Greve dos caminhoneiros em nível nacional é convocada por lideranças da categoria e levanta pautas econômicas e sociais, mas sofre resistência por associação política e falta de apoio de entidades representativas
A partir desta quinta-feira (4), parte dos caminhoneiros brasileiros promete parar o país em mais uma tentativa de chamar atenção para as dificuldades enfrentadas pela categoria. A convocação da greve dos caminhoneiros ganhou visibilidade após a divulgação de vídeos e postagens nas redes sociais feitas por Francisco Dalmora Burgardt, conhecido como Chicão Caminhoneiro, que esteve no Palácio do Planalto protocolando oficialmente a pauta de reivindicações. A mobilização, no entanto, não tem apoio unânime, revelando uma categoria dividida entre demandas legítimas e disputas políticas.
Disputa política e racha na base
Apesar da amplitude das pautas, parte da categoria acusa o movimento de ter motivações político-partidárias. O principal ponto de tensão é a presença do ex-desembargador Sebastião Coelho, apoiador declarado do ex-presidente Jair Bolsonaro, e pré-candidato ao Senado pelo partido Novo. Coelho defendeu abertamente a paralisação como uma forma de pressionar por anistia ampla e irrestrita aos envolvidos nos atos de 8 de janeiro, quando manifestantes invadiram os prédios dos Três Poderes.
A associação da greve com essas causas políticas gerou críticas internas. Wallace Landim, o “Chorão”, liderança reconhecida pela greve de 2018, declarou que não participará do movimento. “Estão usando a categoria para defender político A ou B. Nós lutamos pelo sistema do transporte”, afirmou em vídeo.
A Confederação Nacional dos Transportadores Autônomos (CNTA), que representa nove federações e mais de 100 sindicatos, também declarou que não foi informada oficialmente sobre a greve e que não houve sinalização de adesão por parte de suas bases.
As principais reivindicações
A pauta apresentada por Chicão à Presidência da República reúne uma série de demandas que há anos são debatidas pela categoria, incluindo:
- Estabilidade contratual, com critérios claros para a recusa de fretes
- Reestruturação do Marco Regulatório do Transporte de Cargas
- Atualização do piso mínimo do frete, com atenção especial para veículos de nove eixos
- Congelamento de dívidas da categoria por 12 meses, com possibilidade de refinanciamento em até 120 meses
- Aposentadoria especial para quem tiver 25 anos de atividade fiscalmente comprovada
- Linha de crédito de até R$ 200 mil, inclusive para caminhoneiros negativados
- Isenção de IPI para renovação da frota
- Ampliação de pontos de parada e descanso, conforme previsto na Lei 13.103/2015
- Suspensão temporária da “Lei do Descanso”, enquanto não houver estrutura adequada
- Criação de uma “Justiça do Transporte”, com vara judicial especializada no setor
- Reserva de 30% das cargas de empresas estatais para caminhoneiros autônomos
Histórico e temores de desabastecimento
A lembrança da greve de 2018 ainda é forte na memória dos brasileiros.

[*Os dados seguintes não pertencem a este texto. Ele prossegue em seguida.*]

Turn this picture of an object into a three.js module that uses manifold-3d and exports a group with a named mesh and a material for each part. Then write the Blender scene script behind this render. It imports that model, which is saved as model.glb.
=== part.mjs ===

Na ocasião, caminhoneiros bloquearam rodovias por dez dias, causando desabastecimento de combustíveis, alimentos, queda na produção industrial e prejuízos bilionários ao agronegócio. O movimento só foi encerrado após o governo Michel Temer ceder, criando a tabela de frete mínimo e subsidiando o diesel.
Já em 2021, grupos de caminhoneiros se mobilizaram no 7 de Setembro, durante o governo Bolsonaro, em manifestações contra o Supremo Tribunal Federal (STF). Apesar das tensões, a movimentação foi contida com reforço de segurança e não gerou impactos logísticos significativos.
A legalidade e os riscos da greve dos caminhoneiros
Chicão afirma que o movimento busca agir dentro da legalidade, e que o direito de ir e vir da população será respeitado. “Temos que respeitar toda a legislação que é imposta à categoria no sentido de permitir o livre trânsito das pessoas”, disse em vídeo.
Apesar disso, o próprio Sebastião Coelho defende que “tudo pode parar”, com exceção de bombeiros, hospitais e ambulâncias. Segundo ele, o movimento deve ganhar força gradualmente, à medida que diferentes setores aderirem.
A convocação da greve dos caminhoneiros para esta quinta-feira reacende discussões sobre as dificuldades estruturais do transporte rodoviário no Brasil, mas também evidencia os riscos da instrumentalização política de movimentos sociais. Com apoio dividido, lideranças em conflito e pauta sensível ao cenário econômico, o desfecho do movimento ainda é incerto — mas os impactos, como se viu no passado, podem ser significativos.